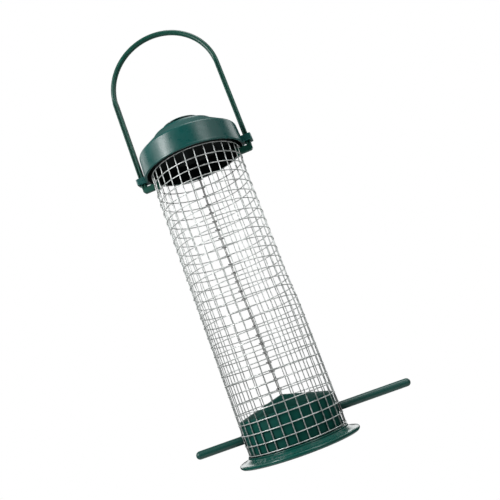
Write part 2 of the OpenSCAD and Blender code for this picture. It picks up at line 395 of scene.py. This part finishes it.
def add_ear(lid, side):
    """An ear on one side of the lid, with a slot that a leg of the bail runs through."""
    ear_wall, ear_h, corner, slot_corner = 1.5, 4.3, 0.9, 0.3
    slot_x, slot_y = STRAP_T / 2 + SLIDE_GAP, STRAP_W / 2 + SLIDE_GAP
    root_x, out_x, half_y = LID_R - 0.9, LEG_X + slot_x + ear_wall, slot_y + ear_wall
    spin = TURN @ TIP @ Matrix.Rotation(math.radians(side), 4, "Z")
    block = fillet([(root_x, -half_y, 0), (out_x, -half_y, corner), (out_x, half_y, corner),
                    (root_x, half_y, 0)], closed=True)
    bm = bmesh.new()
    prism(bm, block, RIM, RIM + ear_h, 0.25)
    boolean(lid, mesh_object("ear", bm, spin), "UNION")
    slot = fillet([(LEG_X - slot_x, -slot_y, slot_corner), (LEG_X + slot_x, -slot_y, slot_corner),
                   (LEG_X + slot_x, slot_y, slot_corner), (LEG_X - slot_x, slot_y, slot_corner)],
                  closed=True, steps=3)
    bm = bmesh.new()
    prism(bm, slot, RIM - 1, RIM + 6)
    boolean(lid, mesh_object("slot", bm, spin), "DIFFERENCE")


def make_lid():
    """The lid, with painted shade in its hollow: its faces inside the rim that look inward or down take
    material 1, a near-black copy of the green.
    """
    bm = bmesh.new()
    lathe(bm, lid_profile(), SEGS)
    bmesh.ops.remove_doubles(bm, verts=bm.verts, dist=1e-4)
    lid = mesh_object("lid_moulding", bm, TURN @ TIP)
    for side in (0, 180):
        add_ear(lid, side)
    upright = (TURN @ TIP).inverted()
    low, high = RIM + 0.2, TOP - 1.9
    # Painted shade: the hollow's inward and downward faces take the near-black material.
    for face in lid.data.polygons:
        here = upright @ face.center
        out = upright.to_3x3() @ face.normal
        r = math.hypot(here.x, here.y)
        inward = here.x * out.x + here.y * out.y < -0.5 * r
        hollow = r < LID_R - 1.4 and (inward or out.z < -0.2)
        face.material_index = int(hollow and low < here.z < high)
    soften(lid)
    piece(lid, "lid", "moulded_green", (lid_green, shadow_green), "lid")


make_lid()


# ---------------------------------------------------------------- bail
ARCH = RIM + 61
FOOT_LOW = FIRST_RING + (RINGS - 2) * CELL + 0.97
FOOT_TOP = FOOT_LOW + 4.0


def strap_section():
    """Outline of the strap across its length: soft corners and a groove in front and behind."""
    half_t, half_w, groove, depth, slope, longest = STRAP_T / 2, STRAP_W / 2, 0.55, 0.6, 0.15, 0.4
    half = [(half_t, half_w, 0.5), (groove + slope, half_w, 0.2), (groove, half_w - depth, 0.1),
            (-groove, half_w - depth, 0.1), (-groove - slope, half_w, 0.2), (-half_t, half_w, 0.5)]
    corners = fillet(half + [(-x, -y, r) for x, y, r in half], closed=True, steps=4)
    points = []
    for p, q in zip(corners, corners[1:] + corners[:1]):
        n = math.ceil((q - p).length / longest)
        points += [p.lerp(q, k / n) for k in range(n)]
    return points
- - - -
Write out the data exactly as it stands.

◆ EXERCISE RESULT:
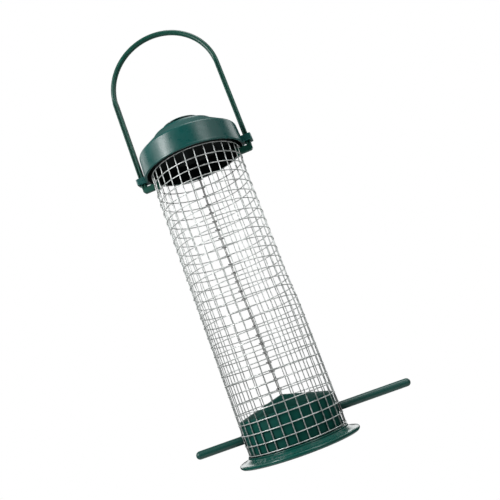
Write part 2 of the OpenSCAD and Blender code for this picture. It picks up at line 395 of scene.py. This part finishes it.
def add_ear(lid, side):
    """An ear on one side of the lid, with a slot that a leg of the bail runs through."""
    ear_wall, ear_h, corner, slot_corner = 1.5, 4.3, 0.9, 0.3
    slot_x, slot_y = STRAP_T / 2 + SLIDE_GAP, STRAP_W / 2 + SLIDE_GAP
    root_x, out_x, half_y = LID_R - 0.9, LEG_X + slot_x + ear_wall, slot_y + ear_wall
    spin = TURN @ TIP @ Matrix.Rotation(math.radians(side), 4, "Z")
    block = fillet([(root_x, -half_y, 0), (out_x, -half_y, corner), (out_x, half_y, corner),
                    (root_x, half_y, 0)], closed=True)
    bm = bmesh.new()
    prism(bm, block, RIM, RIM + ear_h, 0.25)
    boolean(lid, mesh_object("ear", bm, spin), "UNION")
    slot = fillet([(LEG_X - slot_x, -slot_y, slot_corner), (LEG_X + slot_x, -slot_y, slot_corner),
                   (LEG_X + slot_x, slot_y, slot_corner), (LEG_X - slot_x, slot_y, slot_corner)],
                  closed=True, steps=3)
    bm = bmesh.new()
    prism(bm, slot, RIM - 1, RIM + 6)
    boolean(lid, mesh_object("slot", bm, spin), "DIFFERENCE")


def make_lid():
    """The lid, with painted shade in its hollow: its faces inside the rim that look inward or down take
    material 1, a near-black copy of the green.
    """
    bm = bmesh.new()
    lathe(bm, lid_profile(), SEGS)
    bmesh.ops.remove_doubles(bm, verts=bm.verts, dist=1e-4)
    lid = mesh_object("lid_moulding", bm, TURN @ TIP)
    for side in (0, 180):
        add_ear(lid, side)
    upright = (TURN @ TIP).inverted()
    low, high = RIM + 0.2, TOP - 1.9
    # Painted shade: the hollow's inward and downward faces take the near-black material.
    for face in lid.data.polygons:
        here = upright @ face.center
        out = upright.to_3x3() @ face.normal
        r = math.hypot(here.x, here.y)
        inward = here.x * out.x + here.y * out.y < -0.5 * r
        hollow = r < LID_R - 1.4 and (inward or out.z < -0.2)
        face.material_index = int(hollow and low < here.z < high)
    soften(lid)
    piece(lid, "lid", "moulded_green", (lid_green, shadow_green), "lid")


make_lid()


# ---------------------------------------------------------------- bail
ARCH = RIM + 61
FOOT_LOW = FIRST_RING + (RINGS - 2) * CELL + 0.97
FOOT_TOP = FOOT_LOW + 4.0


def strap_section():
    """Outline of the strap across its length: soft corners and a groove in front and behind."""
    half_t, half_w, groove, depth, slope, longest = STRAP_T / 2, STRAP_W / 2, 0.55, 0.6, 0.15, 0.4
    half = [(half_t, half_w, 0.5), (groove + slope, half_w, 0.2), (groove, half_w - depth, 0.1),
            (-groove, half_w - depth, 0.1), (-groove - slope, half_w, 0.2), (-half_t, half_w, 0.5)]
    corners = fillet(half + [(-x, -y, r) for x, y, r in half], closed=True, steps=4)
    points = []
    for p, q in zip(corners, corners[1:] + corners[:1]):
        n = math.ceil((q - p).length / longest)
        points += [p.lerp(q, k / n) for k in range(n)]
    return points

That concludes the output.